If these are my friends, I’ll move. To another continent.
But Your Friends & Neighbors is also a startlingly brilliant piece of movie whose shock factor has plenty of sense and intelligence behind it. Also, Jason Patric’s Cary, while treating his women like dirt, oozes raw virility that it is easy to see why women who should know better succumbs to him. Ben Stiller’s Jerry is slimy yet charming, a dandy who hides his snake-like ruthlessness well.

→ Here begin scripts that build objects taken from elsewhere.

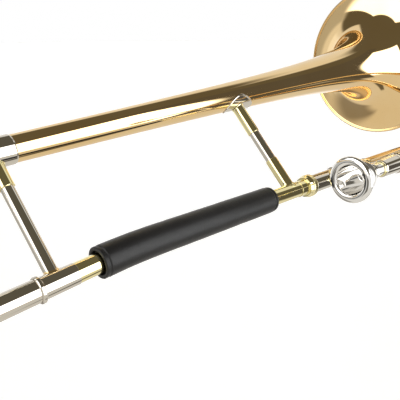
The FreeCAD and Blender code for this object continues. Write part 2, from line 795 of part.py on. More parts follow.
def make_outer_slide():
    for name, leg in (("lower", LOWER), ("upper", UPPER)):
        tube(f"{name}_outer_tube", leg, "outer_start", "bow_station",
             "outer_radius", "outer_bore")
        turned(f"{name}_hand_sleeve", leg, [
            ("hand_brace_station - hand_sleeve_half", "outer_radius"),
            ("hand_brace_station + hand_sleeve_half", "outer_radius"),
            ("hand_brace_station + hand_sleeve_half", "hand_sleeve_outer - 0.4"),
            ("hand_brace_station + hand_sleeve_half - 1", "hand_sleeve_outer"),
            ("hand_brace_station - hand_sleeve_half + 1", "hand_sleeve_outer"),
            ("hand_brace_station - hand_sleeve_half", "hand_sleeve_outer - 0.4"),
        ])
        turned(f"{name}_bow_ferrule", leg, [
            ("bow_ferrule_start", "outer_radius"),
            ("bow_station", "outer_radius"),
            ("bow_station", "bow_ferrule_outer - 0.3"),
            ("bow_station - 1", "bow_ferrule_outer"),
            ("bow_ferrule_start + 1", "bow_ferrule_outer"),
            ("bow_ferrule_start", "bow_ferrule_outer - 0.3"),
        ])
    slide_brace("hand_brace", "sockets", "hand_brace_station", "hand_sleeve_outer",
                "hand_rod_radius", "hand_rod_radius + 1.9", "9")
    middle = SLIDE * spot(0, 0, value("slide_gap") / 2)
    half_ring("slide_bow", middle * spot(value("bow_station"), 0, 0), "slide_gap / 2",
              "outer_radius", "outer_bore", False)
    tip = "bow_station + slide_gap / 2 + outer_radius"
    socket = turned("bumper_socket", middle, [
        (f"{tip} - 3", "0"),
        (f"{tip} + 2.4", "0"),
        (f"{tip} + 2.4", "bumper_radius - 0.8"),
        (f"{tip} - 3", "bumper_radius + 0.6"),
    ])
    document.recompute()
    seat = new_sketch(socket, "XY_Plane", "seat")
    draw_circle(seat, "bow_station + slide_gap / 2", "0", "outer_radius")
    hollow = socket.newObject("PartDesign::Pocket", "bumper_socket_cut")
    hollow.Profile = seat
    hollow.Type = "Length"
    hollow.Length = 40
    hollow.Midplane = True
    turned("slide_bumper", middle, [
        (f"{tip} + 2.4", "0"),
        (f"{tip} + bumper_height", "0"),
        (f"{tip} + bumper_height", "bumper_radius - 2.5"),
        (f"{tip} + bumper_height - 1.8", "bumper_radius - 0.6"),
        (f"{tip} + 5", "bumper_radius"),
        (f"{tip} + 2.4", "bumper_radius"),
    ])


def make_water_key():
    """Drain nipple under the lower bow ferrule, pivot saddle, lever, cork, spring and screw."""
    nipple = SLIDE * spot(value("key_station"), 0, 0)
    sleeve_post("water_key_nipple", nipple, "key_nipple_low", "-7.8",
                "key_nipple_radius", "key_nipple_bore", [("0", "bow_ferrule_outer")])
    pivot = SLIDE * spot(value("key_station - key_pivot_back"), 0, value("key_pivot_low"))
    saddle = new_body("water_key_saddle", pivot)
    sketch = new_sketch(saddle, "YZ_Plane", "block")
    wide = "(key_post_gap + key_post_sheet)"
    draw_outline(sketch, [
        (f"-{wide}", "-2.6"),
        ("-key_post_gap", "-2.6"),
        ("-key_post_gap", "3.9"),
        ("key_post_gap", "3.9"),
        ("key_post_gap", "-2.6"),
        (wide, "-2.6"),
        (wide, "7.5"),
        (f"-{wide}", "7.5"),
    ])
    block = saddle.newObject("PartDesign::Pad", "water_key_saddle_block")
    block.Profile = sketch
    block.Length = 6
    block.Midplane = True
    document.recompute()
    seat = new_sketch(saddle, "YZ_Plane", "seat")
    draw_circle(seat, "0", "-key_pivot_low", "bow_ferrule_outer")
    cut = saddle.newObject("PartDesign::Pocket", "water_key_saddle_seat")
    cut.Profile = seat
    cut.Type = "Length"
    cut.Length = 20
    cut.Midplane = True
    document.recompute()
    hole = new_sketch(saddle, "XZ_Plane", "hole")
    draw_circle(hole, "0", "0", "key_pin_radius")
    drill = saddle.newObject("PartDesign::Pocket", "water_key_saddle_hole")
    drill.Profile = hole
    drill.Type = "Length"
    drill.Length = 20
    drill.Midplane = True
    across = pivot * turn(AXIS_Z, 90)
    head = f"{wide} + 1.2"
    turned("water_key_screw", across, [
        (f"-{wide}", "0"),
        (head, "0"),
        (head, "key_pin_radius + 1"),
        (wide, "key_pin_radius + 1"),
        (wide, "key_pin_radius"),
        (f"-{wide}", "key_pin_radius"),
    ])
    tube("water_key_spring", across, "-1.5", "1.5", "key_pin_radius + 0.8", "key_pin_radius + 0.05")
    make_key_lever(pivot, across)


def make_key_lever(pivot, across):
    """Two knuckles on the pin, an arm forward to the cork cup and a thumb plate to the rear."""
    back = "key_pivot_back"
    knuckles = tube("water_key_lever", across, "-key_post_gap + free_gap",
                    "key_post_gap - free_gap", "key_pin_radius + 1.7", "key_pin_radius + running")
    document.recompute()
    # The lever's own Y runs to the rear, because its X lies along the pin.
    arm = new_sketch(knuckles, "XY_Plane", "arm")
    draw_outline(arm, [
        ("-3.4", "30"),
        ("3.4", "30"),
        ("3.4", "2"),
        ("-3.4", "2"),
    ])
    arm.AttachmentOffset = spot(0, 0, -2.7)
    plate = knuckles.newObject("PartDesign::Pad", "water_key_lever_plate")
    plate.Profile = arm
    plate.Length = 1.6
    document.recompute()
    front = new_sketch(knuckles, "XY_Plane", "front")
    draw_outline(front, [
        ("-3", "-2"),
        ("3", "-2"),
        ("3", f"-{back}"),
        ("-3", f"-{back}"),
    ])
    front.AttachmentOffset = spot(0, 0, -2.7)
    bar = knuckles.newObject("PartDesign::Pad", "water_key_lever_bar")
    bar.Profile = front
    bar.Length = 1.6
    document.recompute()
    cup = new_sketch(knuckles, "XY_Plane", "cup")
    draw_circle(cup, "0", f"-{back}", "key_cup_radius")
    cup.AttachmentOffset = spot(0, 0, -2.7)
    rim = knuckles.newObject("PartDesign::Pad", "water_key_lever_cup")
    rim.Profile = cup
    rim.Length = 1.6
    document.recompute()
    slot = new_sketch(knuckles, "XY_Plane", "spring_slot")
    draw_outline(slot, [("-1.9", "-3.2"), ("1.9", "-3.2"), ("1.9", "3.2"), ("-1.9", "3.2")])
    window = knuckles.newObject("PartDesign::Pocket", "water_key_lever_window")
    window.Profile = slot
    window.Type = "Length"
    window.Length = 12
    window.Midplane = True
    post("water_key_cork", pivot * spot(value(back), 0, 0), [[
        ("0", "-1.1"),
        ("key_cup_radius - 0.4", "-1.1"),
        ("key_cup_radius - 0.4", "key_nipple_low - key_pivot_low - 0.04"),
        ("0", "key_nipple_low - key_pivot_low - 0.04"),
    ]])


def make_lock_stud():
    """Small stud on the outer slide that the lock ring holds when the slide is closed."""
    station = LOWER * turn(AXIS_X, -35) * spot(value("barrel_end + 4"), 0, 0)
    post("lock_stud", station, [[
        ("0", "outer_radius - 0.2"),
        ("stud_radius", "outer_radius - 0.2"),
        ("stud_radius", "lock_outer - 0.4"),
        ("stud_radius - 0.5", "lock_outer + 0.1"),
        ("0", "lock_outer + 0.1"),
    ]], [("0", "outer_radius")])


def export():
    document.recompute()
    for item in document.Objects:
        if "Invalid" in item.State or "Error" in item.State:
            raise RuntimeError(f"{item.Name}: {item.State}")
    for node in nodes:
        if node.Shape.isNull() or not node.Shape.isValid():
            raise RuntimeError(f"{node.Label}: bad shape")
    os.makedirs("parts", exist_ok=True)
    for node in nodes:
        node.Shape.exportStep(f"parts/{node.Label}.step")
        solids = len(node.Shape.Solids)
        print(f"{node.Label:28s} {node.Shape.Volume:10.1f} mm3  {solids} solid(s)")
    print(len(nodes), "nodes")


make_bell()
make_bell_leg()
make_neck_leg()
make_rear_brace()
make_front_brace()
make_guard()
make_receiver()
make_lock_nut()
make_tuning_slide()
make_inner_slide()
make_mouthpiece_side()
make_lock_ring()
make_outer_slide()
make_lock_stud()
make_water_key()
export()
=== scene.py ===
"""The looks of a tenor trombone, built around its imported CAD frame.

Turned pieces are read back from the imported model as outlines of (station, radius) corners and
turned again in high resolution with rounded edges.  Lengths are in metres.
"""

import json
import math

import bmesh
import bpy
from mathutils import Matrix, Vector, noise


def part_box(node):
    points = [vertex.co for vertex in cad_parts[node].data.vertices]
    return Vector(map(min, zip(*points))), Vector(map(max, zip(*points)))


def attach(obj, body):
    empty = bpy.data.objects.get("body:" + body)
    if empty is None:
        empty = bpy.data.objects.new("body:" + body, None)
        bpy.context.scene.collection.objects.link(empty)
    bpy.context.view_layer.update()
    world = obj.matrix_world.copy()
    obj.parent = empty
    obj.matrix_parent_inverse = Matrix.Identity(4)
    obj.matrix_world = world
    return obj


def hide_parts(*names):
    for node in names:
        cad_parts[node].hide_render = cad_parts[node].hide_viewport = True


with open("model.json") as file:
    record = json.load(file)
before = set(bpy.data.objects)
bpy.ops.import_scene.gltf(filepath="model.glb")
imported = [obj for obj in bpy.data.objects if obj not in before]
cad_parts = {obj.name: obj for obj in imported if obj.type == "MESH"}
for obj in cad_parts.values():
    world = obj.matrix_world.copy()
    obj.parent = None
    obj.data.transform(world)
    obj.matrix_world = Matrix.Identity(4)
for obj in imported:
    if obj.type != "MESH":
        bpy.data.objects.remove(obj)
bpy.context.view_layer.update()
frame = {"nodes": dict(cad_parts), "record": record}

MM = 0.001
TURN = 2 * math.pi
MOUNTS = {mount["name"]: mount for mount in frame["record"]["mounts"]}
BODY_OF = {node: body
           for body, nodes in frame["record"]["behaviour"]["bodies"].items()
           for node in nodes}


# ---------------------------------------------------------------- frames of the two sections

def axes_frame(origin, along, up):
    """A frame with its X along a tube and its Z as near to up as it can be."""
    x = Vector(along).normalized()
    y = Vector(up).cross(x).normalized()
    z = x.cross(y)
    matrix = Matrix((x, y, z)).transposed().to_4x4()
    matrix.translation = Vector(origin)
    return matrix


def shift(matrix, x=0.0, y=0.0, z=0.0):
    return matrix @ Matrix.Translation((x, y, z))


SLIDE_UP = Vector(MOUNTS["right_hand_brace"]["axis"])
SLIDE_GAP = 2 * Vector(MOUNTS["right_hand_brace"]["pos_m"]).dot(SLIDE_UP)
LOWER = axes_frame((0, 0, 0), (1, 0, 0), SLIDE_UP)
UPPER = shift(LOWER, z=SLIDE_GAP)
MIDDLE = shift(LOWER, z=SLIDE_GAP / 2)

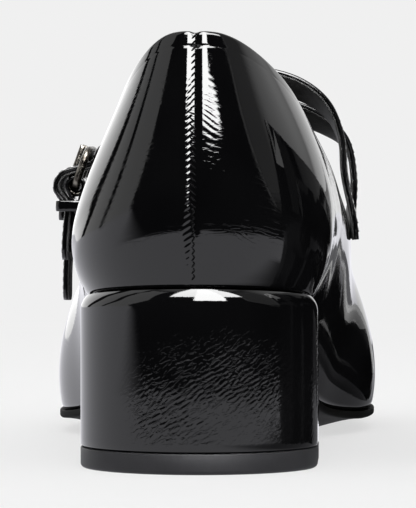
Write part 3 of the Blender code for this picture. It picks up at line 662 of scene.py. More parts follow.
@dataclass(frozen=True)
class PatentLeather(Finish):
    """Calf under a poured film of polyurethane lacquer.

    The film gives a mirror over near-black leather. The thin leather creases finely where it is drawn round
    the form, so mirrored edges break into small combs, and the film has a slow wave of a few mm.
    """

    crinkle_length: float = 4.5
    crinkle_width: float = 0.9
    crinkle_turn: float = 0.0
    crinkle_depth: float = 0.012
    ridge_cell: float = 0.0
    ridge_folds: float = 0.26
    patch: float = 17.0
    girth: float = 0.0
    ripple_pitch: float = 1.55
    ripple_reach: float = 6.0
    ripple_slant: float = 0.4
    ripple_from: float = 8.0
    ripple_end: float = 42.0
    pucker: float = 3.1
    pucker_at: float = 1.45
    pucker_reach: float = 0.674
    pucker_slant: float = 0.7
    calm_above: float = 0.0
    calm_fade: float = 12.0
    calm_side: tuple[float, float] = (-19.0, -11.0)
    calm_left: float = 0.12
    ripple_depth: float = 0.0
    film_wave: float = 2.6
    film_depth: float = 0.0009

    def dress(self, tree: NodeTree, shader: Node) -> None:
        """Lacquer as a coat over matt black leather, with creases in mm on the surface map.

        Args:
            tree: the finish's node tree.
            shader: its Principled BSDF.
        """
        place = add(tree, "ShaderNodeUVMap", uv_map=SURFACE_MAP).outputs["UV"]
        turned = add(
            tree,
            "ShaderNodeMapping",
            {"Vector": place},
            {
                "Rotation": (0.0, 0.0, math.radians(self.crinkle_turn)),
                "Scale": (self.crinkle_length, self.crinkle_width, 1.0),
            },
            vector_type="TEXTURE",
        )
        folds = add(
            tree,
            "ShaderNodeTexNoise",
            {"Vector": turned},
            {"Scale": 1.0, "Detail": 2.0, "Roughness": 0.45, "Distortion": 0.7},
            noise_dimensions="2D",
        )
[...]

The vulgar yet acerbically witty lines have me gasping and laughing. And underneath the coldness, there is a lot of uncertainty. These people are actually out of their depths, but they don’t know it. There’s a quiet yet shocking scene where Cary describes his best sexual experience, and believe me, that one is shocking, but the camera pans in on his face when he describes it, and I can’t help to glimpse a man who is so lonely that he keeps searching solace in sex. He can’t find what he is looking for, and he hates his partners for it. Jerry too is a man whose usage of women is due to his chronic insecurity, elevated by his inability to satisfy Terri sexually. When Terri seeks the arms of a woman, he feels utterly castrated.
Likewise, Terri is a woman whose loneliness drives her to search for silence. Intimacy is only a means for her to lose herself in solitude in the aftermath. Barry couldn’t find any way to relieve his frustration, but most moving is Mary, a housewife who is way out of her depths. She is not cut out for the ruthless sexual musical chairs her buddies are playing, and in the end, she ends up demeaning herself. And Cheri? She too is doomed to unhappiness, for Terri would never let anyone intrude on her peaceful silence.
These people are all in a futility cycle, and even to the end, they are trapped in their loneliness. It’s sad. Underneath all the cool misogyny and sexual escapades, everyone’s lonely. And this movie drives home that bittersweet message accurately indeed.